The Basel III framework adopted by the Basel Committee also includes new short-term liquidity standards (the Liquidity Coverage Ratio) and long-term funding standards (the Net Stable Funding Ratio). The
Liquidity Coverage Ratio, which is scheduled to begin to take effect on January 1, 2015 and be fully phased in by January 1, 2019, is designed to ensure that banking organizations maintain an adequate level of cash, or other high quality
and unencumbered liquid assets that can readily be converted to cash, to meet estimated liquidity needs in a stress scenario lasting 30 days. The Basel Committee has defined the types of assets that would qualify as high quality liquid assets, and
also has established various assumptions regarding cash outflows and inflows during the 30-day stress period, for purposes of the Liquidity Coverage Ratio. The Net Stable Funding Ratio is designed to promote a stable maturity structure of assets and
liabilities of banking organizations over a one-year time horizon. The Net Stable Funding Ratio is scheduled to take effect by January 1, 2018 but continues to undergo review by the Basel Committee.
In November 2011, the Basel Committee also adopted a framework that would require globally systemically important banks (G-SIBs) to maintain
additional Tier 1 common capital ranging between 1.0% to 2.5% of risk-weighted assets, with the actual required amount varying based on the firms global systemic importance as determined using five criteria (size, interconnectedness, lack of
substitutability, cross-jurisdictional activity, and complexity). The Federal Reserve has indicated that it expects to propose a capital surcharge in the United States based on the Basel Committees G-SIB framework. While these rules have not
yet been proposed, and the identity of the banking organizations that would be subject to a surcharge as a G-SIB definitively determined, PNC believes that it is unlikely to be deemed a G-SIB based on the criteria included in the Basel
Committees framework. Dodd-Frank directs the Federal Reserve to establish heightened risk-based and leverage capital requirements and liquidity requirements for bank holding companies, like PNC, that have $50 billion or more in assets. The
Basel Committee also has adopted an analytical framework for national jurisdictions to use in determining whether to apply a capital surcharge to
firms that may be systemically important on a domestic basis (D-SIBs), but that are not G-SIBs. The Federal Reserve has stated that it is still considering whether to impose an
additional capital surcharge on bank holding companies that have $50 billion or more in consolidated total assets, but that are not subject to a G-SIB surcharge.

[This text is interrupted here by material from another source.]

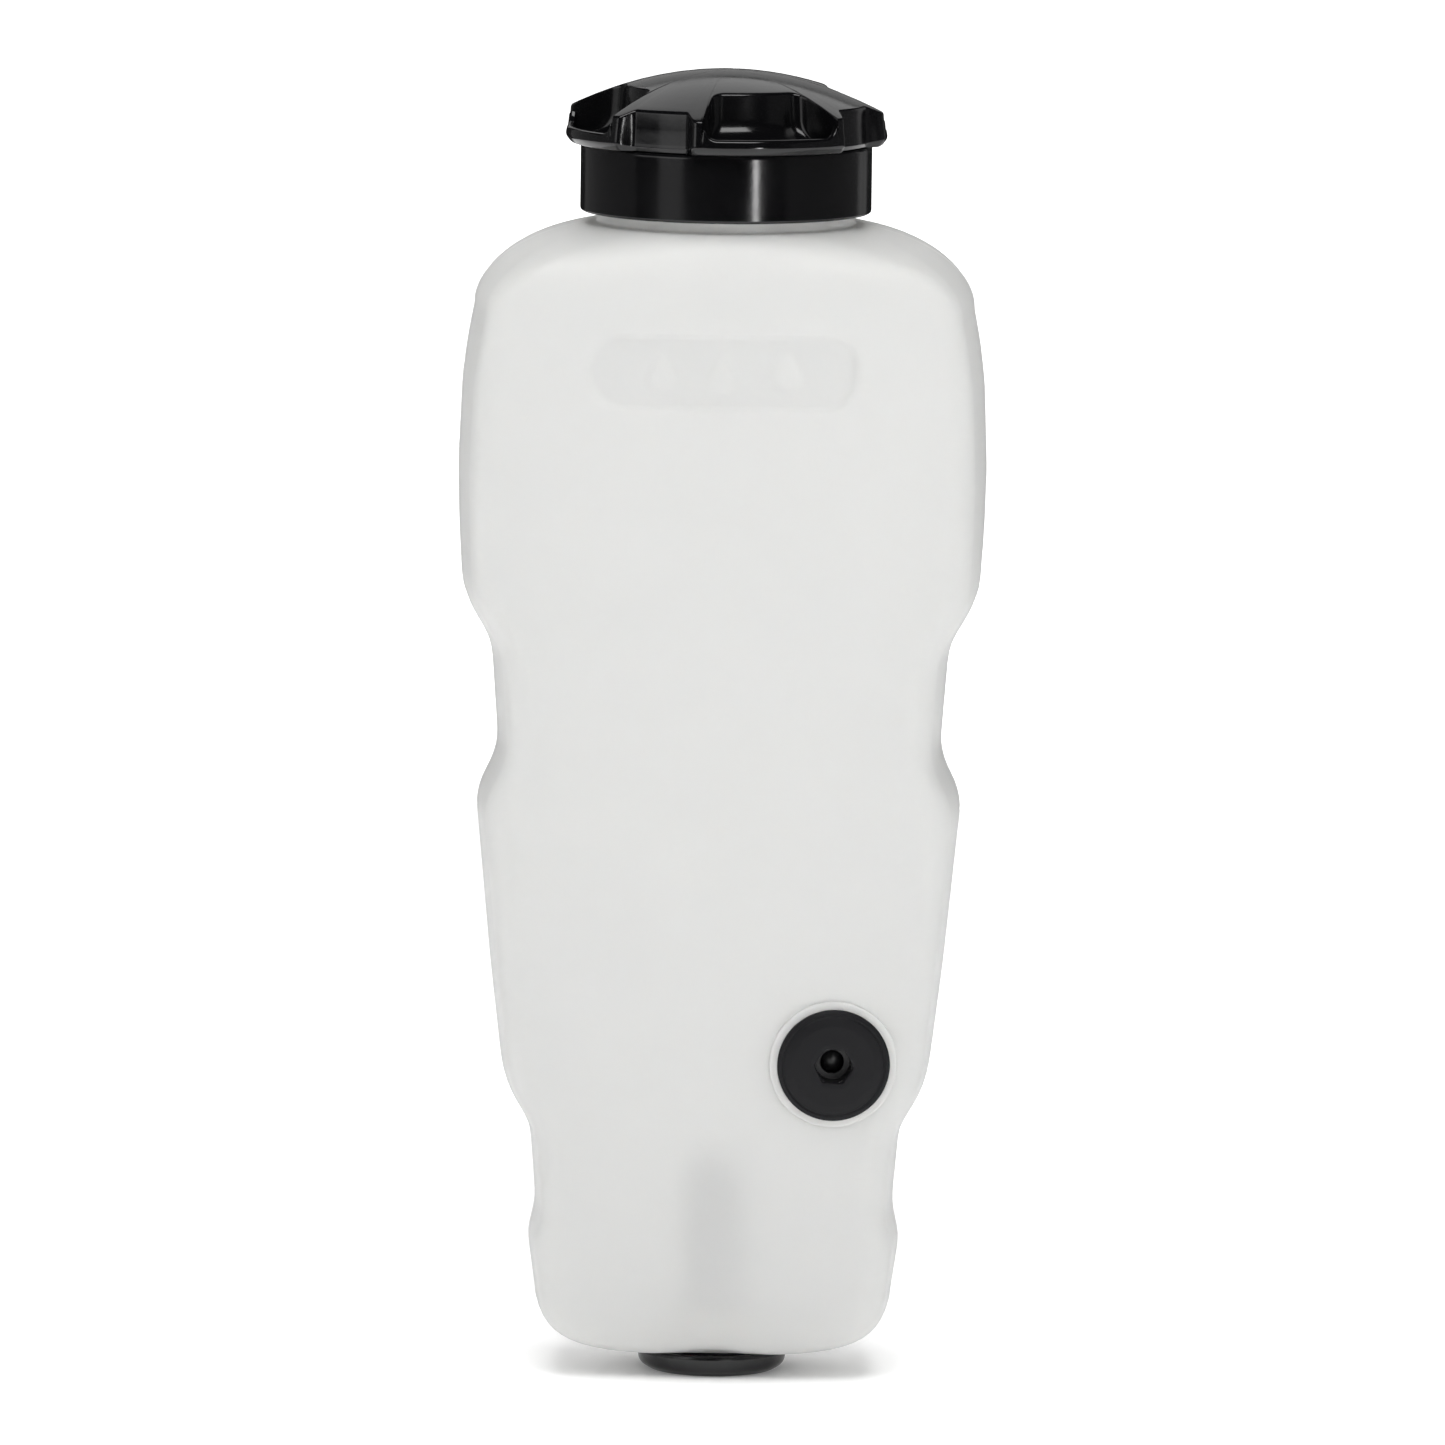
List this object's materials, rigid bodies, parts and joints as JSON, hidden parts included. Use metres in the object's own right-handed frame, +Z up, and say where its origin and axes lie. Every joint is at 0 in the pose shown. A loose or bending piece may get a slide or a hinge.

Because proposals by the U.S. agencies to implement the Basel III capital standards and revise the Basel I risk-weighting framework have not been finalized, and any additional heightened capital or
liquidity standards that may be established by the Federal Reserve under Basel III or Dodd-Frank (such as, for example, a D-SIB surcharge) remain subject to rulemaking in the U.S., the full effect of these standards on PNCs regulatory capital
and liquidity, both during and after any applicable phase-in periods, is uncertain at this time.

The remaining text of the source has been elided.